Add a couple of million years worth of only those who are able to do this best surviving, a Darwinian evolution pushing our species towards better language skills, towards better consciousness, and you have the recipe for the difference between human and animal consciousness.

We have evolved to be able to learn to do it well, but we must still, to some extent, learn.

Knowing this, you can take it further!

The Meditation

We present a guided lucid dream designed to help you improve your use of language, and better direct that skill towards increased consciousness. Increased self awareness, confidence, and self control.

As usual, set this to quietly invade your consciousness first thing in the morning, ten minutes before you have to get out of bed. Let it influence your dreams. Learn the process so that when you find yourself lucid dreaming without the track’s help, you can still remember to do it without aid.

In the dream you will improve your use of language by dreaming that it’s improved, you’ll see yourself describing things with a wider and more precise language than usual.
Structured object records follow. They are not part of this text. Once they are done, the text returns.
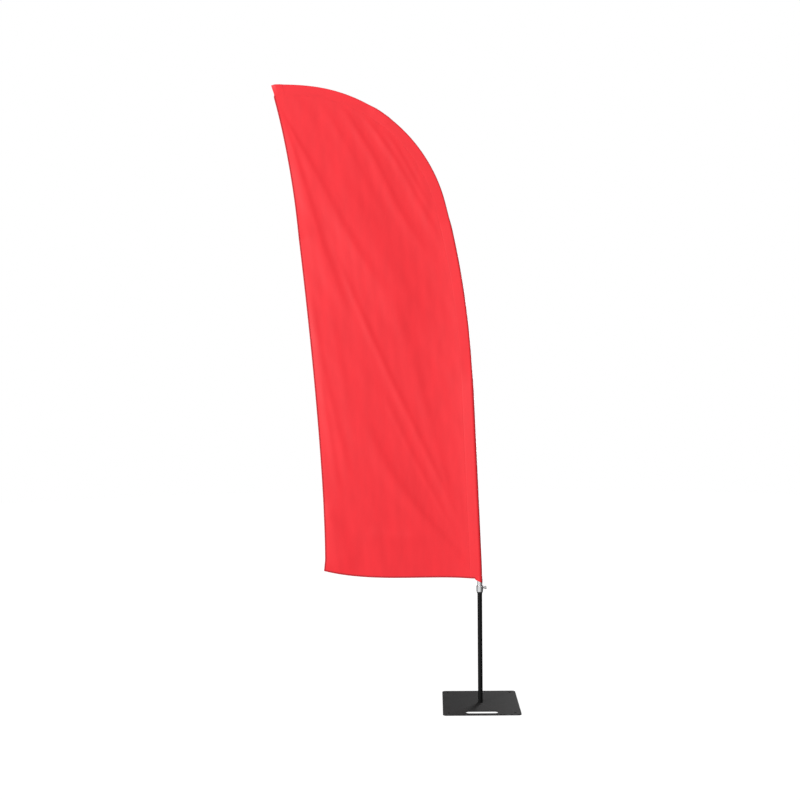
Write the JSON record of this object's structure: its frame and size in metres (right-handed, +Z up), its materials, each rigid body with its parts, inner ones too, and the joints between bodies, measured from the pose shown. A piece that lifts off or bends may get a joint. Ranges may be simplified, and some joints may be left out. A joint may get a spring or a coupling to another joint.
{
  "type": "feather flag",
  "caption": "Free-standing feather flag: a curved red cloth on a bent mast that turns on bearings in a black post, which stands on a flat steel plate with a hand slot.",
  "frame": {"origin": "on the floor, at the centre of the base plate's underside, under the axis of the post", "axes": "+Z up along the post and the turning axis; the flag streams towards -X; the hand slot is towards -Y"},
  "size_m": [1.2841, 0.4, 3.2773],
  "materials": {
    "powder_black": "satin",
    "stub_black": "satin",
    "zinc_screw": "satin",
    "post_black": "gloss",
    "housing_black": "satin",
    "bearing_steel": "gloss",
    "ball_steel": "polished",
    "cage_brass": "satin",
    "turned_steel": "satin",
    "spring_steel": "satin",
    "collar_chrome": "polished",
    "pad_nylon": "matte",
    "screw_aluminium": "satin",
    "mast_aluminium": "satin",
    "ferrule_black": "satin",
    "ferrule_metal": "satin",
    "fibre_black": "satin",
    "cap_rubber": "matte",
    "flag_red": "matte",
    "strap_dark": "matte"
  },
  "bodies": {
    "base": {"base_plate": "powder_black", "stub_spigot": "stub_black", "stub_screw": "zinc_screw"},
    "post": {"post_tube": "post_black", "bearing_housing": "housing_black", "bearing_outer_rings": "bearing_steel", "bearing_spacer": "turned_steel"},
    "ball_cage": {"bearing_cages": "cage_brass", "bearing_balls": "ball_steel"},
    "rotor": {"rotor_spindle": "turned_steel", "bearing_inner_rings": "bearing_steel", "retaining_ring": "spring_steel"},
    "mast": {"clamp_collar": "collar_chrome", "mast_lower_tube": "mast_aluminium", "lower_ferrule": "ferrule_black", "mast_middle_tube": "fibre_black", "middle_bush": "ferrule_black", "middle_collar": "ferrule_black", "mast_upper_rod": "fibre_black", "tip_ferrule": "ferrule_metal", "mast_tip_rod": "fibre_black", "tip_cap": "cap_rubber", "pole_sleeve": "flag_red", "tip_pocket": "flag_red", "sleeve_cuff": "flag_red", "tension_strap": "strap_dark", "flag_panel": "flag_red"},
    "screw_travel": {"screw_pad": "pad_nylon"},
    "thumb_screw": {"thumb_screw": "screw_aluminium"}
  },
  "joints": [
    {"name": "post_lift", "type": "slide", "parent": "base", "child": "post", "axis": [0, 0, 1], "range_m": [0, 0.09]},
    {"name": "mast_spin", "type": "hinge", "parent": "post", "child": "rotor", "pos_m": [0, 0, 0.56], "axis": [0, 0, 1], "continuous": true},
    {"name": "cage_spin", "type": "hinge", "parent": "post", "child": "ball_cage", "pos_m": [0, 0, 0.56], "axis": [0, 0, 1], "continuous": true},
    {"name": "mast_lift", "type": "slide", "parent": "rotor", "child": "mast", "axis": [0, 0, 1], "range_m": [0, 0.055]},
    {"name": "screw_travel", "type": "slide", "parent": "mast", "child": "screw_travel", "axis": [1, 0, 0], "range_m": [0, 0.004]},
    {"name": "screw_turn", "type": "hinge", "parent": "screw_travel", "child": "thumb_screw", "pos_m": [0.03, 0, 0.61206], "axis": [1, 0, 0], "range_deg": [0, 1440]}
  ],
  "couplings": [
    {"joint": "cage_spin", "follows": "mast_spin", "ratio": 0.3593},
    {"joint": "screw_travel", "follows": "screw_turn", "m_per_rad": 0.00015915}
  ]
}
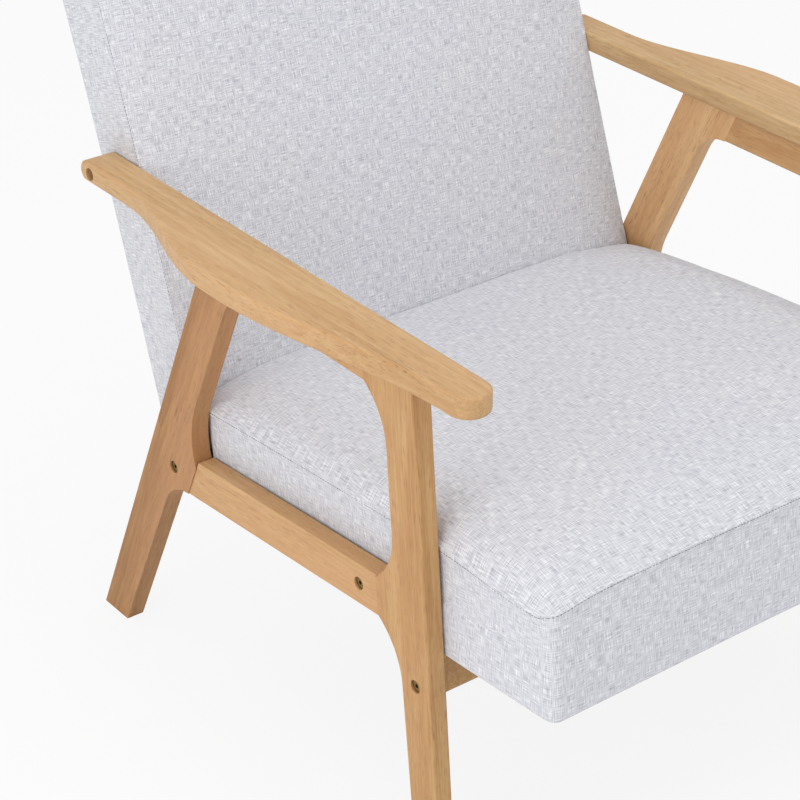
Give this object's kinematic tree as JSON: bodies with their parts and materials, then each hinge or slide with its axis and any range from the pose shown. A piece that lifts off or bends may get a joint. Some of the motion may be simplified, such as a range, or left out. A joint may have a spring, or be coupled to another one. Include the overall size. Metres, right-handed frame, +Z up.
{
  "type": "accent chair",
  "caption": "Accent chair with sculpted solid wood side frames, flared armrests and a light grey upholstered seat and back",
  "frame": {"origin": "on the floor under the middle of the chair's bounding box", "axes": "+Z up, the chair faces -Y, +X is to the right seen from the front"},
  "size_m": [0.773, 0.8218, 0.7862],
  "materials": {
    "oak": "satin, natural oak",
    "pine": "sawn",
    "upholstery": "light grey linen weave",
    "dust_cover": "black non-woven cloth",
    "webbing": "elastic webbing",
    "foam": "upholstery foam",
    "brass_bolts": "antique brass plating on steel",
    "steel": "zinc plated"
  },
  "bodies": {
    "root": {"left_armrest": "oak", "right_armrest": "oak", "left_rear_leg": "oak", "right_rear_leg": "oak", "left_front_leg": "oak", "right_front_leg": "oak", "left_upper_rail": "oak", "right_upper_rail": "oak", "left_side_rail": "oak", "right_side_rail": "oak", "front_cross_rail": "oak", "rail_dowels": "pine", "armrest_dowels": "pine", "cross_rail_dowels": "pine", "seat_side_rails": "pine", "seat_front_rail": "pine", "seat_middle_rail": "pine", "seat_rear_rail": "pine", "seat_corner_blocks": "pine", "seat_webbing": "webbing", "seat_foam": "foam", "seat_cover": "upholstery", "seat_dust_cover": "dust_cover", "back_stiles": "pine", "back_top_rail": "pine", "back_middle_rail": "pine", "back_bottom_rail": "pine", "back_webbing": "webbing", "back_foam": "foam", "back_rear_foam": "foam", "back_cover": "upholstery", "back_rear_panel": "upholstery", "armrest_bolts": "brass_bolts", "seat_bolts": "brass_bolts", "cross_rail_bolts": "brass_bolts", "back_bolts": "steel", "bolt_washers": "brass_bolts", "seat_inserts": "steel", "back_inserts": "steel", "barrel_nuts": "steel"}
  },
  "joints": []
}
You’ll dream you’re using a greater number of more emotionally provocative superlatives. The dream will be loaded with suggestions that these things are growing in your waking life too, that you’re getting better at them.

As your vocabulary becomes wider, and your descriptions of things more vivid, your consciousness of things will inevitably increase.

You will also dream that your running stream of consciousness if changing, becoming more positive. That you are being less hard on yourself, praising yourself more often. You will find your constant running commentary on your life becomes more questioning, that you ponder your own awareness, your own consciousness, more often.

This will help you to become more aware of your emotional states, more conscious of your self, and your perceptions, your emotions, your thoughts and the world around you.